::: ENTRIES

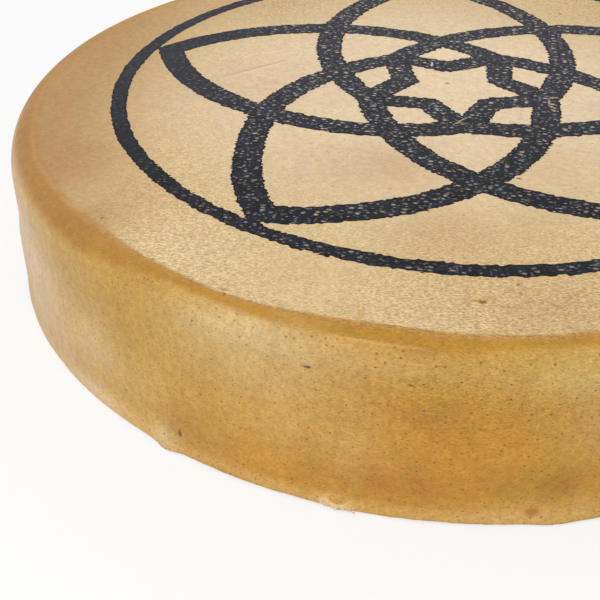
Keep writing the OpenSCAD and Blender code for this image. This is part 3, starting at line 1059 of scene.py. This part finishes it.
# %% Measures of the figure
ring_low, ring_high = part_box("painted_ring")
figure_at = np.array((ring_low + ring_high)[:2]) / 2
figure_turn = -9.8
petal_n = 5
petal_step = 360 / petal_n
ring_out_r = (ring_high.x - ring_low.x) / 2
ring_w = 7.4 * mm
ring_in_r = ring_out_r - ring_w
arc_r = 112.5 * mm
stroke_w = 12.8 * mm
tip_r = ring_in_r - 7.3 * mm
tip_at = math.radians(petal_step * 3 / 2)
star_tip, star_notch = 59 * mm, 30.9 * mm
hole_tip, hole_notch = 31.8 * mm, 17.3 * mm
waist = np.array([42.7 * mm, 0])
tip_overlap = 1.4 * mm
paint_overlap = 0.6 * mm
hand_slips = [((-74, -92), 36, (3.5, 0.2)), ((-40, -148), 22, (0.2, -1.1)), ((15, -60), 90, (0, -0.6))]
print(f"ring {2000 * ring_out_r:.0f} mm across, round {1000 * figure_at[0]:.1f}, {1000 * figure_at[1]:.1f}")


def arc_centre(p, q, radius):
    """Centre of the arc of that radius through p and q, left of the way from p to q."""
    half = (q - p) / 2
    rise = math.sqrt(radius ** 2 - half @ half)
    return (p + q) / 2 + rise / np.linalg.norm(half) * np.array([-half[1], half[0]])


disc_at = arc_centre(waist, tip_r * np.array([math.cos(tip_at), math.sin(tip_at)]), arc_r)

# %% Distances of the painted shapes
def to_disc_pair(x, y):
    """Distance to the common outline of a stroke's two discs, below zero inside them."""
    return np.minimum(*(np.hypot(x - disc_at[0], y - side * disc_at[1]) for side in (-1, 1))) - arc_r


def to_ring(x, y):
    return np.abs(np.hypot(x, y) - ring_out_r + ring_w / 2) - ring_w / 2


def to_petals(x, y):
    """Distance to the ten crossing strokes, with the places where the painter's hand slipped."""
    for (at_x, at_y), reach, (by_x, by_y) in hand_slips:
        slip = mm * hill(np.hypot(x - at_x * mm, y - at_y * mm), 0, reach * mm)
        x, y = x - by_x * slip, y - by_y * slip
    nearest = np.full(x.shape, np.inf)
    for k in range(petal_n):
        u, v = turned(x, y, -petal_step * k)
        band = np.abs(to_disc_pair(u, v)) - stroke_w / 2
        beyond = (np.abs(np.arctan2(v, u)) - tip_at) * np.hypot(u, v)
        nearest = np.minimum(nearest, np.maximum(band, beyond - tip_overlap))
    return np.maximum(nearest, np.hypot(x, y) - ring_in_r - paint_overlap)


def to_star_shape(x, y, tip, notch):
    """Distance to a star, whose outline is folded into half of one of its points."""
    half_step = math.pi / petal_n
    fold = np.abs((np.arctan2(y, x) + half_step) % (2 * half_step) - half_step)
    r = np.hypot(x, y)
    side = np.array([notch * math.cos(half_step) - tip, notch * math.sin(half_step)])
    normal = np.array([side[1], -side[0]]) / np.linalg.norm(side)
    return (r * np.cos(fold) - tip) * normal[0] + r * np.sin(fold) * normal[1]


def to_star(x, y):
    band = np.maximum(to_star_shape(x, y, star_tip, star_notch), -to_star_shape(x, y, hole_tip, hole_notch))
    for k in range(petal_n):
        u, v = turned(x, y, -petal_step * k)
        band = np.maximum(band, to_disc_pair(u, v) + stroke_w / 2 - paint_overlap)
    return band


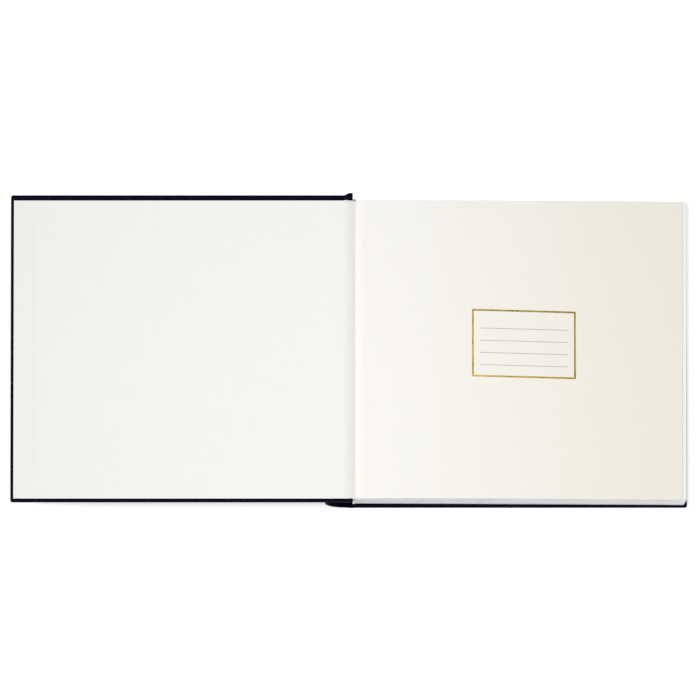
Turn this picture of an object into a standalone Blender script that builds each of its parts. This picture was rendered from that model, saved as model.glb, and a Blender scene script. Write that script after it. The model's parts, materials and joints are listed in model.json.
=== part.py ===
"""Case-bound landscape logbook, lying open at its front endpaper.

The frame: X runs from the front cover (-X) to the fore edge of the text block (+X), Y runs from
tail to head, and Z is up from the surface that the back cover lies on. X = 0 is the gutter.
Every profile is drawn in the XZ plane and extruded along Y, as the book is the same all the way
from tail to head. The front cover's hinge edge is carried by the spine, the spine by the back joint,
and the turning leaves start a little way outside their own folds.
"""

import math

import bmesh
import bpy
from mathutils import Matrix, Vector

MM = 0.001  # every value below is in millimetres and goes into the mesh through this

# Case
COVER_WIDE = 245.0  # a board, from its hinge edge to the fore edge
COVER_HALF_TALL = 115.4
HINGE_EDGE = 4.0  # from the gutter to a board's hinge edge
CLOTH = 0.5
BOARD = 2.4
PASTEDOWN = 0.3
SLIP = 0.1  # clearance between two glued layers
TURN_IN = 15.0  # how far the cloth is folded over the inside of a board
CORNER = 1.6  # corner radius of a covered board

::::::

Here, the records must be output exactly and in full.

* _EXERCISE SOLUTION_:
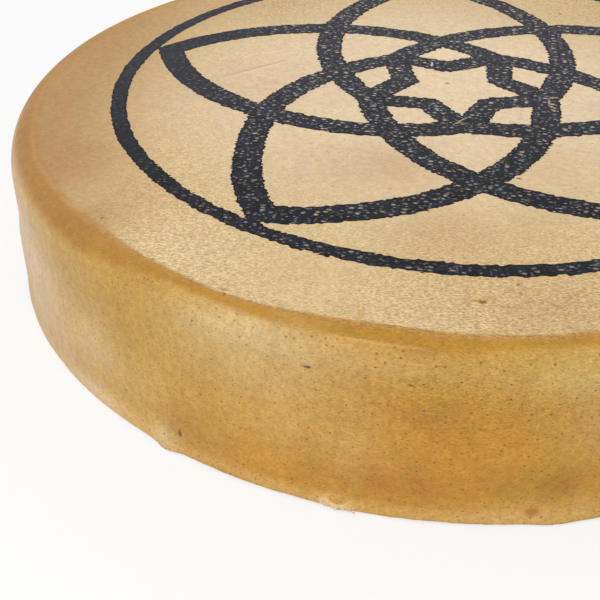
Keep writing the OpenSCAD and Blender code for this image. This is part 3, starting at line 1059 of scene.py. This part finishes it.
# %% Measures of the figure
ring_low, ring_high = part_box("painted_ring")
figure_at = np.array((ring_low + ring_high)[:2]) / 2
figure_turn = -9.8
petal_n = 5
petal_step = 360 / petal_n
ring_out_r = (ring_high.x - ring_low.x) / 2
ring_w = 7.4 * mm
ring_in_r = ring_out_r - ring_w
arc_r = 112.5 * mm
stroke_w = 12.8 * mm
tip_r = ring_in_r - 7.3 * mm
tip_at = math.radians(petal_step * 3 / 2)
star_tip, star_notch = 59 * mm, 30.9 * mm
hole_tip, hole_notch = 31.8 * mm, 17.3 * mm
waist = np.array([42.7 * mm, 0])
tip_overlap = 1.4 * mm
paint_overlap = 0.6 * mm
hand_slips = [((-74, -92), 36, (3.5, 0.2)), ((-40, -148), 22, (0.2, -1.1)), ((15, -60), 90, (0, -0.6))]
print(f"ring {2000 * ring_out_r:.0f} mm across, round {1000 * figure_at[0]:.1f}, {1000 * figure_at[1]:.1f}")


def arc_centre(p, q, radius):
    """Centre of the arc of that radius through p and q, left of the way from p to q."""
    half = (q - p) / 2
    rise = math.sqrt(radius ** 2 - half @ half)
    return (p + q) / 2 + rise / np.linalg.norm(half) * np.array([-half[1], half[0]])


disc_at = arc_centre(waist, tip_r * np.array([math.cos(tip_at), math.sin(tip_at)]), arc_r)

# %% Distances of the painted shapes
def to_disc_pair(x, y):
    """Distance to the common outline of a stroke's two discs, below zero inside them."""
    return np.minimum(*(np.hypot(x - disc_at[0], y - side * disc_at[1]) for side in (-1, 1))) - arc_r


def to_ring(x, y):
    return np.abs(np.hypot(x, y) - ring_out_r + ring_w / 2) - ring_w / 2


def to_petals(x, y):
    """Distance to the ten crossing strokes, with the places where the painter's hand slipped."""
    for (at_x, at_y), reach, (by_x, by_y) in hand_slips:
        slip = mm * hill(np.hypot(x - at_x * mm, y - at_y * mm), 0, reach * mm)
        x, y = x - by_x * slip, y - by_y * slip
    nearest = np.full(x.shape, np.inf)
    for k in range(petal_n):
        u, v = turned(x, y, -petal_step * k)
        band = np.abs(to_disc_pair(u, v)) - stroke_w / 2
        beyond = (np.abs(np.arctan2(v, u)) - tip_at) * np.hypot(u, v)
        nearest = np.minimum(nearest, np.maximum(band, beyond - tip_overlap))
    return np.maximum(nearest, np.hypot(x, y) - ring_in_r - paint_overlap)


def to_star_shape(x, y, tip, notch):
    """Distance to a star, whose outline is folded into half of one of its points."""
    half_step = math.pi / petal_n
    fold = np.abs((np.arctan2(y, x) + half_step) % (2 * half_step) - half_step)
    r = np.hypot(x, y)
    side = np.array([notch * math.cos(half_step) - tip, notch * math.sin(half_step)])
    normal = np.array([side[1], -side[0]]) / np.linalg.norm(side)
    return (r * np.cos(fold) - tip) * normal[0] + r * np.sin(fold) * normal[1]


def to_star(x, y):
    band = np.maximum(to_star_shape(x, y, star_tip, star_notch), -to_star_shape(x, y, hole_tip, hole_notch))
    for k in range(petal_n):
        u, v = turned(x, y, -petal_step * k)
        band = np.maximum(band, to_disc_pair(u, v) + stroke_w / 2 - paint_overlap)
    return band


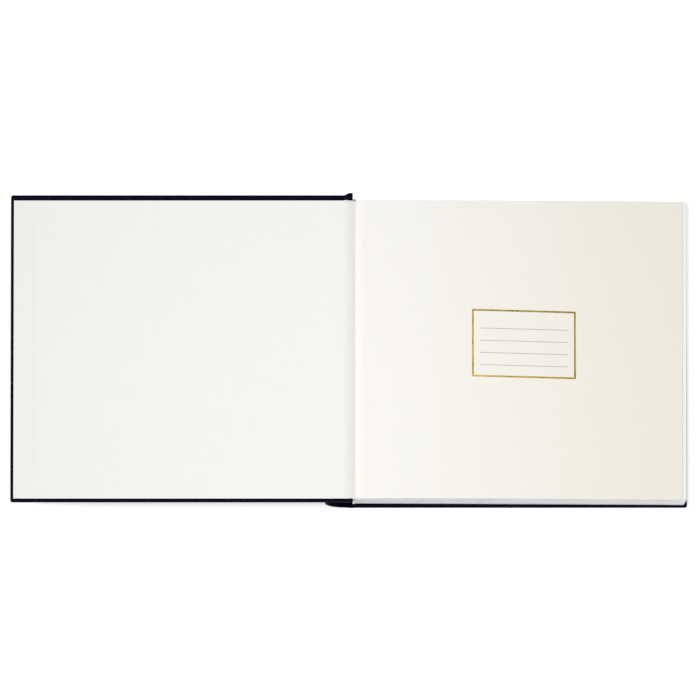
Turn this picture of an object into a standalone Blender script that builds each of its parts. This picture was rendered from that model, saved as model.glb, and a Blender scene script. Write that script after it. The model's parts, materials and joints are listed in model.json.
=== part.py ===
"""Case-bound landscape logbook, lying open at its front endpaper.

The frame: X runs from the front cover (-X) to the fore edge of the text block (+X), Y runs from
tail to head, and Z is up from the surface that the back cover lies on. X = 0 is the gutter.
Every profile is drawn in the XZ plane and extruded along Y, as the book is the same all the way
from tail to head. The front cover's hinge edge is carried by the spine, the spine by the back joint,
and the turning leaves start a little way outside their own folds.
"""

import math

import bmesh
import bpy
from mathutils import Matrix, Vector

MM = 0.001  # every value below is in millimetres and goes into the mesh through this

# Case
COVER_WIDE = 245.0  # a board, from its hinge edge to the fore edge
COVER_HALF_TALL = 115.4
HINGE_EDGE = 4.0  # from the gutter to a board's hinge edge
CLOTH = 0.5
BOARD = 2.4
PASTEDOWN = 0.3
SLIP = 0.1  # clearance between two glued layers
TURN_IN = 15.0  # how far the cloth is folded over the inside of a board
CORNER = 1.6  # corner radius of a covered board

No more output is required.